A fine giugno, quando il governo dovette alzare bandiera bianca sull’impossibile ricapitalizzazione preventiva delle due banche venete e decise di offrire una montagna di soldi pubblici a Intesa Sanpaolo affinché si facesse carico della parte “buona” e dei dipendenti dei due istituti, le obbligazioni garantite dallo Stato passarono a tutti gli effetti a Intesa Sanpaolo con l’obbligo di farsi carico dei pagamenti cedolari e del futuro rimborso dei bond. In una banale ottica di razionalizzazione del debito, lo scorso dicembre il gruppo bancario ha dunque deciso di lanciare un’operazione di riacquisto di queste emissioni con l’obiettivo di annullarle, anche perché onerose: al di là della struttura dei titoli, delle scadenze piuttosto ravvicinate e delle cedole, la garanzia di Stato – che copre sia il capitale sia gli interessi – ha un costo, e anche piuttosto elevato, proprio per evitare che queste operazioni si configurino come un vero e proprio aiuto di Stato, peraltro fornito a istituti sull’orlo della bancarotta. Dunque a dicembre Intesa Sanpaolo ha deciso il riacquisto dei titoli attraverso un’operazione di “liability management”, e il 6 aprile ha comunicato di averla portata a termine con successo, procedendo all’annullamento delle obbligazioni in suo possesso per un controvalore di 9,3 miliardi euro (0,8 miliardi di obbligazioni restano ancora in circolazione) e comunicando al Tesoro la rinuncia alla garanzia per pari importo onde evitare di dover pagare i relativi costi.

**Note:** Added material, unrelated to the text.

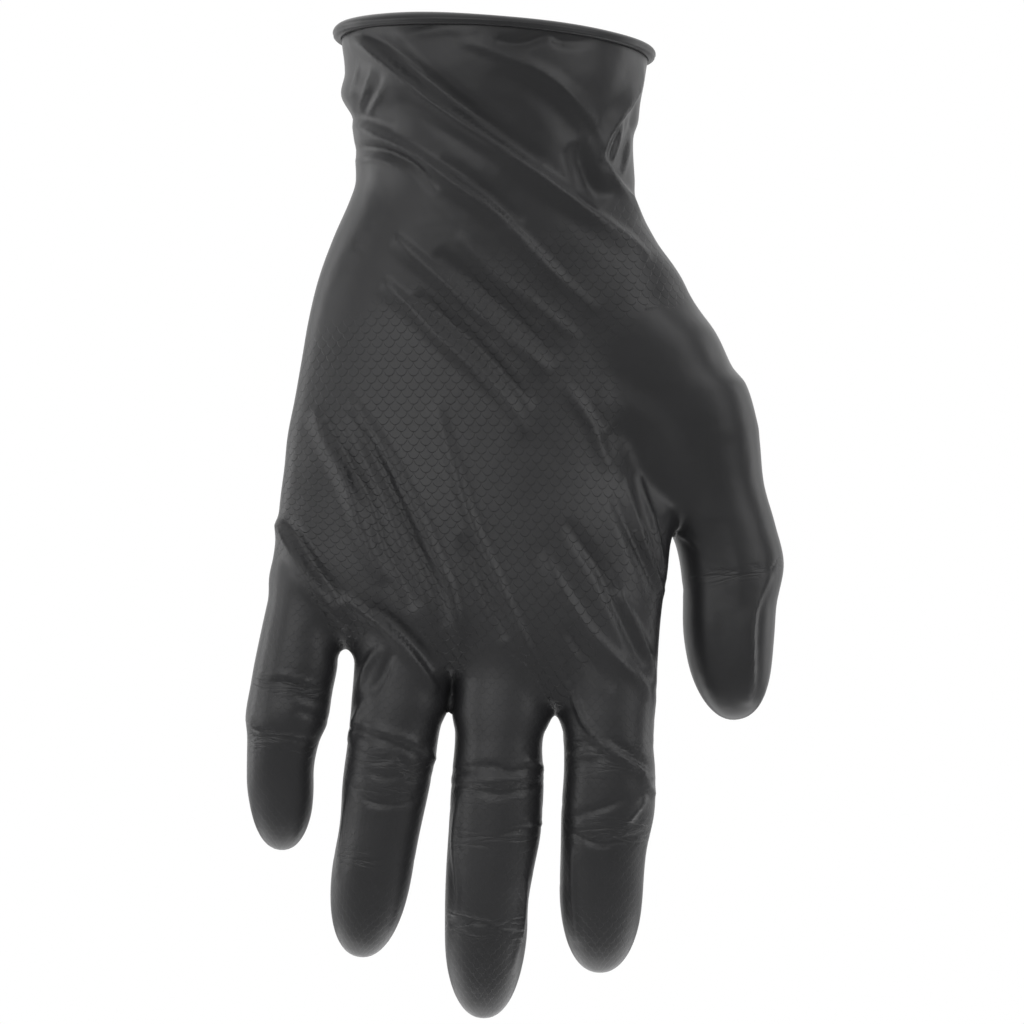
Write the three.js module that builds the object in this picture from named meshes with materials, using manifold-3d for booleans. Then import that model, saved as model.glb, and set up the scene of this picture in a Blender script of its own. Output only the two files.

Come si capisce, si tratta di una non-notizia. Intesa Sanpaolo ha semplicemente fatto ciò che andava fatto senza regalare niente a nessuno, ma badando al proprio interesse e riducendo i suoi costi. Il comunicato di Intesa Sanpaolo però termina con la seguente frase: “La rinuncia (della garanzia statale, ndr) estingue il rischio di un potenziale onere di circa 9,3 miliardi di euro per lo Stato”. E tanto è bastato per innalzare sperticate lodi all’istituto guidato da Carlo Messina, con sprezzo dei lettori e del ridicolo: quel rischio potenziale, infatti, sarebbe divenuto reale in uno e un solo caso, quello di insolvenza del debitore, ossia della stessa Intesa Sanpaolo.